Не случайно стрелка нижележащего этажа поднимается сюда, к перечеркнутому Другому. Теперь, когда Другой умер ради нас, ясно становится, что именно смерть эта, навсегда утверждающая нас в Его любви, и является – всегда являлась – для нас предметом желания – предметом, который, по самому определению лакановского маленького а как нехватки, совпадает с отсутствием. Это желание смерти не воспринимается на уровне переживания как тяга, стремление, хотение, она вытеснена не в силу какого-то динамического воздействия.
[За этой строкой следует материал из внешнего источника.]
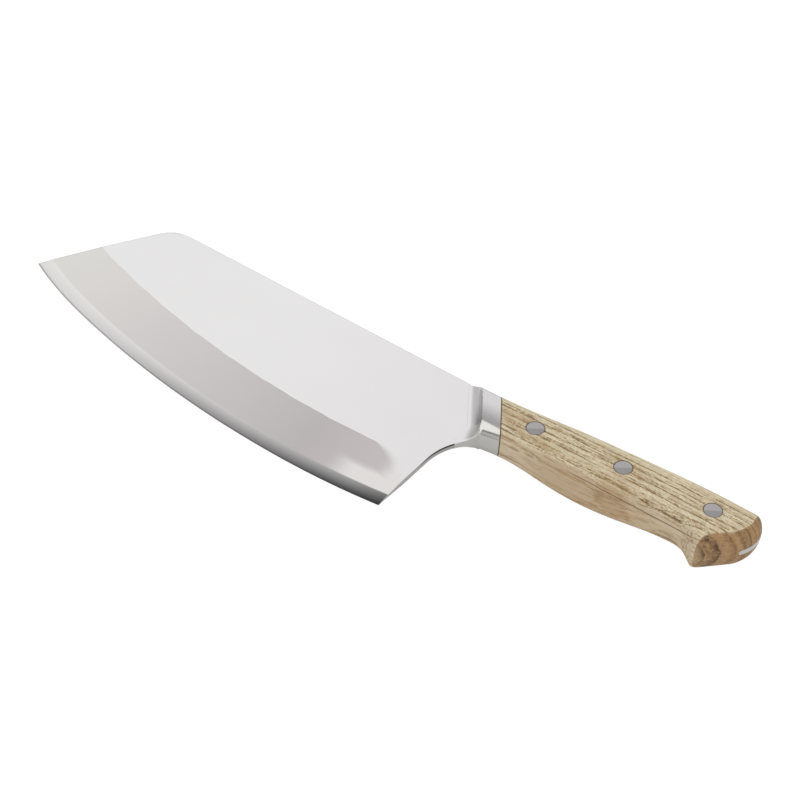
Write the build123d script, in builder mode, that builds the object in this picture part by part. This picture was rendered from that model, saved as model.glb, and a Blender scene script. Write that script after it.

Это просто другая сторона требования любви – нельзя требовать любви, не требуя удостоверить ее, а значит, нельзя требовать любви, не желая тем самым – в лакановском смысле вытесненного желания – смерти любящего. Пользуясь излюбленной лакановской моделью можно сказать, что требование и желание располагаются друг против друга на ленте Мёбиуса – будучи на одной стороне, выводимые одно из другого, они предстают как противоположности, как лицо и изнанка. Течение литургического цикла, будь то суточного или годового, а в особенности великопостного, и есть не что иное, как движение вдоль этой ленты из одного, лицевого пункта, в изнаночный и обратно, как дискурс, который не может быть воспринят и субъективирован человеком как единое и непротиворечивое целое, но разыгрывается драматически. Так, для примера, подвиг поста, требуемый от верующего в течение великой Четыредесятницы, отменяется в Светлое воскресенье задним числом как ненужный – приглашением всех, постившихся и непостившихся, к святой Чаше. Суждение о необходимости поста является, таким образом, функцией литургического времени, сценарием литургической драмы, так что внецерковные дискуссии на эту тему оказываются на поверку пустым морализирующим фарсом.